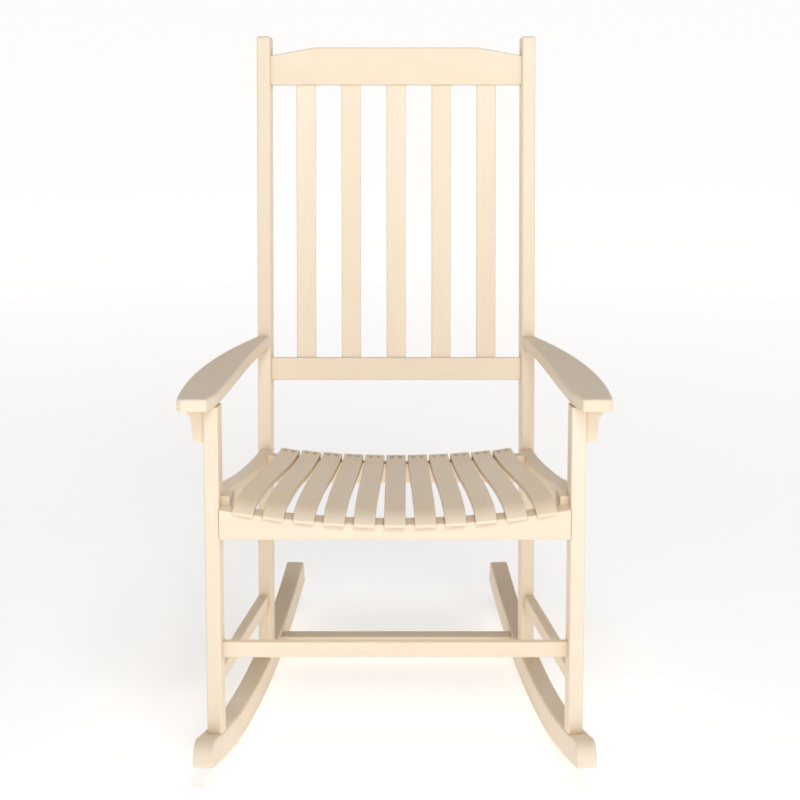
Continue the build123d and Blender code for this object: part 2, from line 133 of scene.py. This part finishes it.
def remap(tree, value, low, high, new_low=0.0, new_high=1.0):
    """Maps low to new_low and high to new_high, with no values beyond them."""
    return add_node(
        tree,
        "ShaderNodeMapRange",
        {"Value": value, "From Min": low, "From Max": high, "To Min": new_low, "To Max": new_high},
    ).outputs["Result"]


def math(tree, operation, first, second):
    return add_node(tree, "ShaderNodeMath", {0: first, 1: second}, operation=operation).outputs[0]


def mix_colour(tree, factor, first, second):
    node = add_node(tree, "ShaderNodeMix", data_type="RGBA")
    sockets = (node.inputs[0], node.inputs[6], node.inputs[7])
    for socket, value in zip(sockets, (factor, first, second)):
        if isinstance(value, bpy.types.NodeSocket):
            tree.links.new(value, socket)
        elif isinstance(value, tuple):
            socket.default_value = (*value, 1.0)
        else:
            socket.default_value = value
    return node.outputs[2]


def edge_mask(tree, radius, low, high):
    """1 along the sharp and eased edges of a piece, 0 on its flat faces."""
    rounded = add_node(tree, "ShaderNodeBevel", {"Radius": radius}, samples=6)
    true = add_node(tree, "ShaderNodeNewGeometry")
    agreement = add_node(
        tree,
        "ShaderNodeVectorMath",
        {0: rounded.outputs[0], 1: true.outputs["Normal"]},
        operation="DOT_PRODUCT",
    )
    return remap(tree, agreement.outputs["Value"], high, low)


def make_paint(name, turn):
    """Satin ivory paint on smooth wood: brushed along the board, with the grain just telegraphing
    through it, a slightly different tone on each board, thin warm paint on worn edges, and painted
    shade darkening the joints, the gaps between slats and the paint under overhangs."""
    material, tree, shader = new_material(name)
    place = board_coordinates(tree, turn)
    piece = add_node(tree, "ShaderNodeObjectInfo").outputs["Random"]

    clouds = noise(tree, place, 4.0, 9.0, 4.0)
    grain = noise(tree, place, 28.0, 330.0, 4.0, 0.62)
    strokes = noise(tree, place, 60.0, 900.0, 2.0)
    pores = noise(tree, place, 9.0, 1500.0, 1.0)

    tone = mix_colour(tree, remap(tree, clouds, 0.35, 0.7), paint_plain, paint_pale)
    tone = mix_colour(tree, remap(tree, grain, 0.52, 0.78, 0.0, 0.30), tone, paint_warm)
    tone = mix_colour(tree, remap(tree, piece, 0.0, 1.0, 0.0, 0.16), tone, paint_warm)
    edges = edge_mask(tree, worn_edge_radius, 0.90, 0.995)
    wear = math(tree, "MULTIPLY", edges, remap(tree, clouds, 0.45, 0.62))
    tone = mix_colour(tree, math(tree, "MULTIPLY", wear, 0.45), tone, worn_and_shaded_paint)
    # Painted shade: ambient occlusion darkens the paint in joints, in the gaps between slats and
    # under the slat noses.
    shade_probe = add_node(tree, "ShaderNodeAmbientOcclusion", {"Distance": painted_shade_reach}, samples=6)
    painted_shade = remap(tree, shade_probe.outputs["AO"], 0.30, 0.90, 0.85, 0.0)
    tone = mix_colour(tree, painted_shade, tone, worn_and_shaded_paint)
    tree.links.new(tone, shader.inputs["Base Color"])

    cloudy = remap(tree, clouds, 0.3, 0.7, 0.36, 0.46)
    roughness = math(tree, "ADD", cloudy, math(tree, "MULTIPLY", grain, 0.08))
    roughness = math(tree, "ADD", roughness, math(tree, "MULTIPLY", wear, 0.15))
    tree.links.new(roughness, shader.inputs["Roughness"])
    shader.inputs["Specular IOR Level"].default_value = 0.4
    shader.inputs["Coat Weight"].default_value = 0.12
    shader.inputs["Coat Roughness"].default_value = 0.3

    fibres = math(tree, "MULTIPLY", grain, 0.55)
    relief = math(tree, "ADD", fibres, math(tree, "MULTIPLY", strokes, 0.30))
    relief = math(tree, "ADD", relief, math(tree, "MULTIPLY", pores, 0.15))
    bump = add_node(
        tree, "ShaderNodeBump", {"Height": relief, "Strength": 0.35, "Distance": paint_relief}
    )
    tree.links.new(bump.outputs["Normal"], shader.inputs["Normal"])
    return material


def make_steel():
    """Dull zinc plating with fine turning marks and a few dark specks."""
    material, tree, shader = new_material("screw_steel")
    place = add_node(tree, "ShaderNodeTexCoord").outputs["Object"]
    specks = noise(tree, place, 1.0, 900.0, 3.0)
    marks = noise(tree, place, 12.0, 4000.0, 2.0)
    tone = mix_colour(tree, remap(tree, specks, 0.45, 0.7), zinc, tarnished_zinc)
    tree.links.new(tone, shader.inputs["Base Color"])
    tree.links.new(remap(tree, specks, 0.3, 0.7, 0.32, 0.5), shader.inputs["Roughness"])
    shader.inputs["Metallic"].default_value = 0.9
    bump = add_node(
        tree, "ShaderNodeBump", {"Height": marks, "Strength": 0.3, "Distance": zinc_relief}
    )
    tree.links.new(bump.outputs["Normal"], shader.inputs["Normal"])
    return material


def set_material(piece, material):
    piece.data.materials.clear()
    piece.data.materials.append(material)


def add_floor():
    """Wide, almost white studio floor, which glows more with distance so that shadows stay faint."""
    bpy.ops.mesh.primitive_plane_add(size=floor_size)
    floor = bpy.context.object
    floor.name = "studio_floor"
    material, tree, shader = new_material("studio_floor")
    place = add_node(tree, "ShaderNodeTexCoord").outputs["Object"]
    tone = mix_colour(tree, noise(tree, place, 1.0, 3.0), floor_dim, floor_bright)
    tree.links.new(tone, shader.inputs["Base Color"])
    shader.inputs["Roughness"].default_value = 0.9
    shader.inputs["Specular IOR Level"].default_value = 0.1
    distance = add_node(tree, "ShaderNodeVectorMath", {0: place}, operation="LENGTH")
    glow = remap(tree, distance.outputs["Value"], glow_start, glow_end, 0.46, 0.70)
    tree.links.new(glow, shader.inputs["Emission Strength"])
    shader.inputs["Emission Color"].default_value = white
    set_material(floor, material)


def add_softbox(name, location, turn, width, height, power):
    """A rectangular area light, which shines down before it is turned."""
    lamp = bpy.data.lights.new(name, "AREA")
    lamp.shape = "RECTANGLE"
    lamp.size = width
    lamp.size_y = height
    lamp.energy = power
    softbox = bpy.data.objects.new(name, lamp)
    softbox.location = location
    softbox.rotation_euler = [radians(angle) for angle in turn]
    bpy.context.collection.objects.link(softbox)


def light_studio():
    """Pale surroundings, dimmer and warmer overhead than at eye level, a broad key from the front
    and a smaller one above it."""
    world = bpy.data.worlds.new("studio")
    world.use_nodes = True
    tree = world.node_tree
    direction = add_node(tree, "ShaderNodeTexCoord").outputs["Generated"]
    height = add_node(tree, "ShaderNodeSeparateXYZ", {"Vector": direction}).outputs["Z"]
    strength = remap(tree, height, 0.0, 0.7, 0.92, 0.18)
    tree.links.new(strength, tree.nodes["Background"].inputs["Strength"])
    tint = mix_colour(tree, remap(tree, height, 0.1, 0.8), horizon_tint, overhead_tint)
    tree.links.new(tint, tree.nodes["Background"].inputs["Color"])
    bpy.context.scene.world = world
    add_softbox("front_key", (0.9, -4.6, 1.4), (85, 0, 11), 3.6, 2.0, 38.0)
    add_softbox("high_key", (0.4, -2.6, 3.3), (40, 0, 8), 1.2, 1.2, 46.0)


def set_tone_curve():
    """Plain tone curve, so that white stays white."""
    view = bpy.context.scene.view_settings
    view.view_transform = "Standard"
    view.look = "None"


def add_camera():
    """Camera in front of the chair, a little above its back, looking down at the seat."""
    lens = bpy.data.cameras.new("camera")
    lens.lens = 100.8
    lens.sensor_width = 36.0
    lens.shift_x = -0.00725
    camera = bpy.data.objects.new("camera", lens)
    camera.location = (0.0172, -3.7247, 1.5059)
    camera.rotation_euler = (radians(90 - camera_tilt), 0, 0)
    bpy.context.collection.objects.link(camera)
    bpy.context.scene.camera = camera


for run, prefixes in boards.items():
    paint = make_paint(f"painted_wood_{run}", grain_turns[run])
    for name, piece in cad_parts.items():
        if name.startswith(prefixes):
            set_material(piece, paint)
set_material(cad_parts["seat_slat_screws"], make_steel())

add_floor()
light_studio()
set_tone_curve()
add_camera()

+ + +

→ **PROMPT**: Copy each line of the data that contains the word "scene".

→ **THE SOLUTION**:
Continue the build123d and Blender code for this object: part 2, from line 133 of scene.py. This part finishes it.
    bpy.context.scene.world = world
    view = bpy.context.scene.view_settings
    bpy.context.scene.camera = camera